Warning: These are raw notes, and still need to be cleaned up. Read at your own peril!


  1. Target-typed new-expressions

Target-typed new-expressions


C c = new (...){ ... };

You can leave off either the constructor parameters (...) or initializer { ... } but not both, just as when the type is in.


This will only work if a) we can determine a unique constructor for C through overload resolution, and b) the object/collection initializer binds appropriately.

But are these errors part of conversion or part of the expression itself? It doesn't matter in a simple example like this, but it matters in overload resolution.

Overload resolution

There are two philosophies we can take on what happens when a target-typed new-expression is passed to an overloaded method.

"late filter" approach

Don't try to weed out overload candidates that won't work with the new-expression, thus possibly causing an ambiguity down the line, or selecting a candidate that won't work. If we make it through, we will do a final check to bind the constructor and object initializer, and if we can't, we'll issue an error.

This reintroduces the notion of "conversion exists with errors" which we just removed in C# 7.3.

"early filter" approach

Consider arguments to constructor, as well as member names in object initializer, as part of applicability of a given overload. Could even consider conversions to members in object initializer. The question is how far to go.

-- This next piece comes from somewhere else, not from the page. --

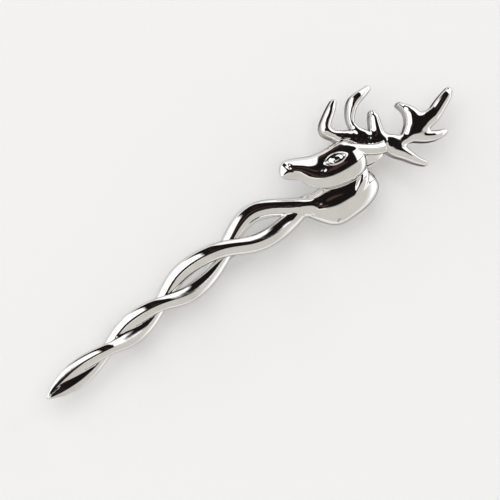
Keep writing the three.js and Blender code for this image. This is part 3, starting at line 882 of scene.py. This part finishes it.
def metal_finish():
    """The finish that every metal of the pin shares: broad clouds where the polish is duller, and fine
    marks of the wheel inside them. Both are noises over the surface's own place. The tone follows the
    clouds, and the roughness the clouds times the marks."""
    group = bpy.data.node_groups.new("metal_finish", "ShaderNodeTree")
    sockets = {
        "INPUT": (("Place", "Vector"), ("Bright", "Color"), ("Dull", "Color"), ("Smooth", "Float"),
                  ("Rough", "Float"), ("Cloud Size", "Float")),
        "OUTPUT": (("Color", "Color"), ("Roughness", "Float"), ("Marks", "Float")),
    }
    for side, labels in sockets.items():
        for label, kind in labels:
            group.interface.new_socket(label, in_out=side, socket_type="NodeSocket" + kind)
    nodes, links = group.nodes, group.links
    given = nodes.new("NodeGroupInput").outputs
    result = nodes.new("NodeGroupOutput").inputs
    clouds = nodes.new("ShaderNodeTexNoise")
    clouds.inputs["Detail"].default_value = CLOUD_DETAIL
    marks = nodes.new("ShaderNodeTexNoise")
    marks.inputs["Detail"].default_value = MARKS_DETAIL
    finer = nodes.new("ShaderNodeMath")
    finer.operation = "MULTIPLY"
    finer.inputs[1].default_value = MARKS_FINENESS
    dullness = nodes.new("ShaderNodeMapRange")
    dullness.inputs["From Min"].default_value = CLOUD_EDGES[0]
    dullness.inputs["From Max"].default_value = CLOUD_EDGES[1]
    tone = nodes.new("ShaderNodeMix")
    tone.data_type = "RGBA"
    both = nodes.new("ShaderNodeMath")
    both.operation = "MULTIPLY"
    roughness = nodes.new("ShaderNodeMapRange")
    roughness.inputs["From Max"].default_value = MARKS_FULL
    links.new(given["Place"], clouds.inputs["Vector"])
    links.new(given["Place"], marks.inputs["Vector"])
    links.new(given["Cloud Size"], clouds.inputs["Scale"])
    links.new(given["Cloud Size"], finer.inputs[0])
    links.new(finer.outputs[0], marks.inputs["Scale"])
    links.new(clouds.outputs["Fac"], dullness.inputs["Value"])
    links.new(dullness.outputs["Result"], tone.inputs["Factor"])
    links.new(given["Bright"], tone.inputs["A"])
    links.new(given["Dull"], tone.inputs["B"])
    links.new(dullness.outputs["Result"], both.inputs[0])
    links.new(marks.outputs["Fac"], both.inputs[1])
    links.new(both.outputs[0], roughness.inputs["Value"])
    links.new(given["Smooth"], roughness.inputs["To Min"])
    links.new(given["Rough"], roughness.inputs["To Max"])
    links.new(tone.outputs["Result"], result["Color"])
    links.new(roughness.outputs["Result"], result["Roughness"])
    links.new(marks.outputs["Fac"], result["Marks"])
    return group


finish_group = metal_finish()


def metal(name, bright, dull, smooth, rough, cloud_size, marks_height, edge_tint, stretch=(1.0, 1.0, 1.0)):
    """A metal with its own colours and polish. The finish is stretched along a drawn or turned piece."""
    material = bpy.data.materials.new(name)
    material.use_nodes = True
    nodes, links = material.node_tree.nodes, material.node_tree.links
    shader = nodes["Principled BSDF"]
    shader.inputs["Metallic"].default_value = 1.0
    shader.inputs["Specular Tint"].default_value = edge_tint
    place = nodes.new("ShaderNodeTexCoord")
    spread = nodes.new("ShaderNodeMapping")
    spread.inputs["Scale"].default_value = stretch
    finish = nodes.new("ShaderNodeGroup")
    finish.node_tree = finish_group
    finish.inputs["Bright"].default_value = bright
    finish.inputs["Dull"].default_value = dull
    finish.inputs["Smooth"].default_value = smooth
    finish.inputs["Rough"].default_value = rough
    finish.inputs["Cloud Size"].default_value = cloud_size
    bump = nodes.new("ShaderNodeBump")
    bump.inputs["Strength"].default_value = MARKS_STRENGTH
    bump.inputs["Distance"].default_value = marks_height
    links.new(place.outputs["Object"], spread.inputs["Vector"])
    links.new(spread.outputs["Vector"], finish.inputs["Place"])
    links.new(finish.outputs["Color"], shader.inputs["Base Color"])
    links.new(finish.outputs["Roughness"], shader.inputs["Roughness"])
    links.new(finish.outputs["Marks"], bump.inputs["Height"])
    links.new(bump.outputs["Normal"], shader.inputs["Normal"])
    return material


casting.data.materials.append(metal(
    "bright_plate", bright=(0.94, 0.93, 0.915, 1.0), dull=(0.88, 0.865, 0.84, 1.0), smooth=0.03, rough=0.09,
    cloud_size=260.0, marks_height=0.6e-6, edge_tint=(0.04, 0.03, 0.03, 1.0)))

# Pin stem: drawn steel wire with a long ground point, wrapped at the other end into the drilled barrel
# that turns on the rivet. It lies closed, with its tip through the catch.
WIRE_RADIUS = 0.45
STEM_LENGTH = 63.2
POINT_LENGTH = 5.0
POINT_END = 0.15
WIRE_END = 0.75
BARREL_RADIUS = 1.0
BARREL_LENGTH = 1.3
BARREL_ROUND = 0.12
WIRE_SIDES = 32
WIRE_RINGS = 30
POINT_RINGS = 28
POINT_POWER = 1.4
POINT_CLOSING = 0.5
BARREL_CORNER_STEP = 15.0
CREASE = math.radians(50)


def on_pin_line(places):
    """From millimetres along, across and above the closed stem, counted from the hinge, to metres."""
    turn = np.array([[math.cos(STEM_TURN), math.sin(STEM_TURN), 0.0],
                     [-math.sin(STEM_TURN), math.cos(STEM_TURN), 0.0], [0.0, 0.0, 1.0]])
    return (places @ turn + HINGE) * MM + np.array(joint)


def shells_mesh(name, shells):
    """One mesh of closed shells. A shell is a grid of rings, each ring joined to the next. It is closed
    by a flat face at each end, or, where it is a loop, back to its first ring."""
    places, faces = [], []
    first = 0
    for rings, loop in shells:
        count, sides = rings.shape[:2]
        index = first + np.arange(count * sides).reshape(count, sides)
        here = index if loop else index[:-1]
        after = np.roll(index, -1, 0) if loop else index[1:]
        quads = np.stack([here, np.roll(here, -1, 1), np.roll(after, -1, 1), after], -1)
        faces += quads.reshape(-1, 4).tolist()
        if not loop:
            faces += [index[0, ::-1].tolist(), index[-1].tolist()]
        places.append(rings.reshape(-1, 3))
        first += count * sides
    mesh = bpy.data.meshes.new(name)
    mesh.from_pydata(on_pin_line(np.concatenate(places)), [], faces)
    mesh.update()
    mesh.shade_smooth()
    mesh.set_sharp_from_angle(angle=CREASE)
    return mesh


def wire_rings():
    """Round rings along the wire. At the share p of the point's length its radius has fallen by p to the
    POINT_POWER, on the way down to POINT_END. The last ring is drawn in a little more, to round the tip."""
    straight = np.linspace(-WIRE_END, POINT_LENGTH - STEM_LENGTH, WIRE_RINGS)
    over_point = np.linspace(0.0, 1.0, POINT_RINGS)[1:]
    along = np.concatenate([straight, POINT_LENGTH - STEM_LENGTH - POINT_LENGTH * over_point])
    narrowed = POINT_END + (1.0 - POINT_END) * (1.0 - over_point ** POINT_POWER)
    taper = np.concatenate([np.ones(WIRE_RINGS), narrowed])
    taper[-1] *= POINT_CLOSING
    around = np.linspace(0.0, 2.0 * math.pi, WIRE_SIDES, endpoint=False)
    radius = WIRE_RADIUS * taper[:, None]
    return np.stack([np.broadcast_to(along[:, None], (len(along), WIRE_SIDES)),
                     -radius * np.cos(around), radius * np.sin(around)], -1)


def turned_about_cross_axis(outline, sides=48):
    """A closed outline of radius and place along the rivet, turned about the rivet's axis."""
    around = np.linspace(0.0, 2.0 * math.pi, sides, endpoint=False)[:, None]
    radius, across = outline[:, 0], outline[:, 1]
    return np.stack([radius * np.sin(around), np.broadcast_to(across, (sides, len(across))),
                     radius * np.cos(around)], -1)


def barrel_outline():
    """A rectangle from the drilled hole to the outer radius, with its corners rounded as quarter circles: a
    small circle whose four quarters are moved out to the corners."""
    middle = (RIVET_HOLE + BARREL_RADIUS) / 2
    half = np.array([(BARREL_RADIUS - RIVET_HOLE) / 2, BARREL_LENGTH / 2]) - BARREL_ROUND
    turns = np.radians(np.arange(360.0, 0.0, -BARREL_CORNER_STEP) - BARREL_CORNER_STEP / 2)
    circle = np.stack([np.cos(turns), np.sin(turns)], 1)
    return np.sign(circle) * half + BARREL_ROUND * circle + (middle, 0.0)


stem = bpy.data.objects.new("stem_wire", shells_mesh("stem_wire", [
    (wire_rings(), False), (turned_about_cross_axis(barrel_outline()), True)]))
bpy.context.scene.collection.objects.link(stem)
stem.data.materials.append(metal(
    "pin_steel", bright=(0.80, 0.80, 0.81, 1.0), dull=(0.62, 0.62, 0.63, 1.0), smooth=0.12, rough=0.26,
    cloud_size=900.0, marks_height=3e-6, edge_tint=(0.6, 0.6, 0.6, 1.0), stretch=(0.08, 1.0, 1.0)))
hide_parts("pin_stem")
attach(stem, "stem")

# Hinge rivet: a steel rivet through both lugs and the stem's barrel. Its two ends are closed into low domes
# over the lugs, so that it stays fast in the casting while the barrel turns on it.
RIVET_RADIUS = 0.4
RIVET_HEAD = 0.8
RIVET_DOME = 0.35
RIVET_GAP = 0.2
RIVET_RIM = 0.05
DOME_STOP = 86.0
DOME_POWER = 0.7


def rivet_outline():
    """The shank, and at each end a dome above a low rim. Over its turn t the dome's height grows as sin t
    and its radius falls as cos t to the DOME_POWER."""
    reach = LUG_GAP / 2 + LUG_THICKNESS + RIVET_GAP
    turns = np.radians(np.linspace(0.0, DOME_STOP, 12))
    height = reach + RIVET_RIM + (RIVET_DOME - RIVET_RIM) * np.sin(turns)
    dome = np.stack([RIVET_HEAD * np.cos(turns) ** DOME_POWER, height], 1)
    shank = [(RIVET_RADIUS, 0.0), (RIVET_RADIUS, reach), (RIVET_HEAD - RIVET_RIM, reach)]
    upper = np.concatenate([shank, dome])
    lower = upper[:0:-1] * (1.0, -1.0)
    return np.concatenate([lower, upper])


def rivet_rings(sides=40):
    """The outline turned about the rivet's axis, ring after ring along it."""
    return turned_about_cross_axis(rivet_outline(), sides).transpose(1, 0, 2)


rivet = bpy.data.objects.new("rivet_domed", shells_mesh("rivet_domed", [(rivet_rings(), False)]))
bpy.context.scene.collection.objects.link(rivet)
rivet.data.materials.append(metal(
    "rivet_steel", bright=(0.78, 0.78, 0.79, 1.0), dull=(0.58, 0.57, 0.57, 1.0), smooth=0.16, rough=0.34,
    cloud_size=1500.0, marks_height=5e-6, edge_tint=(0.6, 0.6, 0.6, 1.0)))
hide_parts("hinge_rivet")
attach(rivet, "casting")

# Catch roller: a turned and slotted spool, held in the housing by a flange at each end, with a thumb tab
# on the outer flange to turn it.
ROLLER_RADIUS = 1.1
ROLLER_BORE = 0.65
FLANGE_RADIUS = 1.45
FLANGE_THICKNESS = 0.4
FLANGE_ROUND = 0.1
ROLLER_GAP = 0.2
TAB_REACH = 2.4
TAB_WIDTH = 0.9
TAB_ROOT = 0.7
TAB_ROUND = 0.08
TAB_OVAL = 5.0


def spool_rings(sides=36):
    """C-shaped rings: an outer arc, and an inner arc at the bore, both cut off by the slot's two straight
    walls, half a slot from the middle. The outer radius changes along the spool, with the edges of the
    flanges rounded as quarter circles."""
    half = CATCH_LENGTH / 2 + ROLLER_GAP
    edge = np.radians(np.linspace(0.0, 90.0, 5))
    rounded = FLANGE_RADIUS - FLANGE_ROUND * (1.0 - np.cos(edge[::-1]))
    inward = FLANGE_ROUND * (1.0 - np.sin(edge[::-1]))
    outer_end = half + FLANGE_THICKNESS
    flange = np.concatenate([np.stack([outer_end - inward, rounded], 1),
                             np.stack([half + inward, rounded], 1)[::-1]])
    right = np.concatenate([flange, [(half, ROLLER_RADIUS)]])
    stations = np.concatenate([right, right[::-1] * (-1.0, 1.0)])[::-1]
    inner_cut = math.asin(CATCH_SLOT / 2 / ROLLER_BORE)
    inner = np.linspace(-math.pi / 2 + inner_cut, 1.5 * math.pi - inner_cut, sides)
    rings = []
    for along, radius in stations:
        cut = math.asin(CATCH_SLOT / 2 / radius)
        outer = np.linspace(-math.pi / 2 + cut, 1.5 * math.pi - cut, sides)
        around = np.concatenate([outer, inner[::-1]])
        reach = np.concatenate([np.full(sides, radius), np.full(sides, ROLLER_BORE)])
        rings.append(np.stack([np.full(2 * sides, along), reach * np.cos(around), reach * np.sin(around)], 1))
    return np.array(rings) + (CATCH_AT, 0.0, 0.0)


def tab_rings(sides=40):
    """A flat bar with round ends. Its outline is the oval (y^n + z^n = 1) of power TAB_OVAL, and towards both
    faces it is drawn in as a quarter circle."""
    around = np.linspace(0.0, 2.0 * math.pi, sides, endpoint=False)
    circle = np.stack([np.cos(around), np.sin(around)], 1)
    outline = np.sign(circle) * np.abs(circle) ** (2.0 / TAB_OVAL)
    low, high = FLANGE_RADIUS * TAB_ROOT, TAB_REACH
    face = CATCH_LENGTH / 2 + ROLLER_GAP + FLANGE_THICKNESS / 2
    quarter = np.radians(np.linspace(-90.0, 90.0, 9))
    rings = []
    for turn in quarter:
        drawn_in = TAB_ROUND * (1.0 - math.cos(turn))
        size = np.array([(high - low) / 2 - drawn_in, TAB_WIDTH / 2 - drawn_in])
        across = outline * size + ((low + high) / 2, 0.0)
        along = np.full((sides, 1), CATCH_AT - face + math.sin(turn) * FLANGE_THICKNESS / 2)
        rings.append(np.concatenate([along, across], 1))
    return np.array(rings)


roller = bpy.data.objects.new("roller_spool", shells_mesh("roller_spool", [
    (spool_rings(), False), (tab_rings(), False)]))
bpy.context.scene.collection.objects.link(roller)
roller.data.materials.append(metal(
    "catch_plate", bright=(0.90, 0.89, 0.87, 1.0), dull=(0.72, 0.70, 0.67, 1.0), smooth=0.10, rough=0.24,
    cloud_size=1100.0, marks_height=4e-6, edge_tint=(0.6, 0.6, 0.6, 1.0)))
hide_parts("catch_roller")
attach(roller, "roller")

The "early filter" approach is more likely to ultimately succeed - it weeds out things that will fail later before they get picked. It does mean that it relies more on the specifics of the chosen target type for overload resolution, so it is more vulnerable to changes to those specifics.

struct S1 { public int x; }
struct S2 {}

M(S1 s1);
M(S2 s2);

M(new () { x = 43 }); // ambiguous with late filter, resolved with early. What does the IDE show?

Adding constructors to the candidate types can break both models. Adding fields, properties, members called Add, implementing IEnumerable can all potentially break in the early filter model.

M2(Func<S1> f);
M2(Func<S2> f);
M2(() => new () { x = 43 });

S1 Foo() => new () { x = 43 };

Even if we did late filtering, this would probably work (i.e. the S2 overload would fail), because "conversion with error" would give an error in the lambda, which in itself rules out the overload.

We're having a hard time thinking of practical scenarios where the difference really matters. Only if we go to the "extremely early" position where the expression could contribute even to type inference. We've previously considered:

M<T>(C<T> c);
M(new C (...) { ... });

Where the type arguments to C could be left off and inferred from the new expression. This would take it a bit further and allow

M (new (...) {...});

In that same setup, contributing to type inference from the innards of an implicit new expression.


We are good with late checking for now. This does mean that we reintroduce the notion of conversion with errors.

Breaking change

As mentioned this introduces a new kind of breaking change in source code, where adding a constructor can influence overload resolution where a target-typed new expression is used in the call.

Unconstructible types

That said, we could define a set of types which can never be target types for new expressions. That is not subject to the same worries as the discussion above, where the innards of the new expression could potentially affect overload resolution. These are overloads where no implicit new expression could ever work.

Candidates for unconstructible types:

  • Pointer types
  • array types
  • abstract classes
  • interfaces
  • enums

Tuples are constructible. You can use ValueTuple overloads. Delegates are constructible.

Nullable value types

Without special treatment, they would only allow the constructors of nullable itself. Not very useful. Should they instead drive constructors of the underlying type?

S? s = new (){}



Natural type

Target-typed new doesn't have a natural type. In the IDE experience we will drive completion and errors from the target type, offering constructor overloads and members (for object initializers) based on that.


Should we allow stand-alone new without any type, constructor arguments or initializers?

No. We don't allow new C either.


We don't allow new dynamic(), so we shouldn't allow new() with dynamic as a target type.

For constructor parameters that are dynamic there is no new/special problem.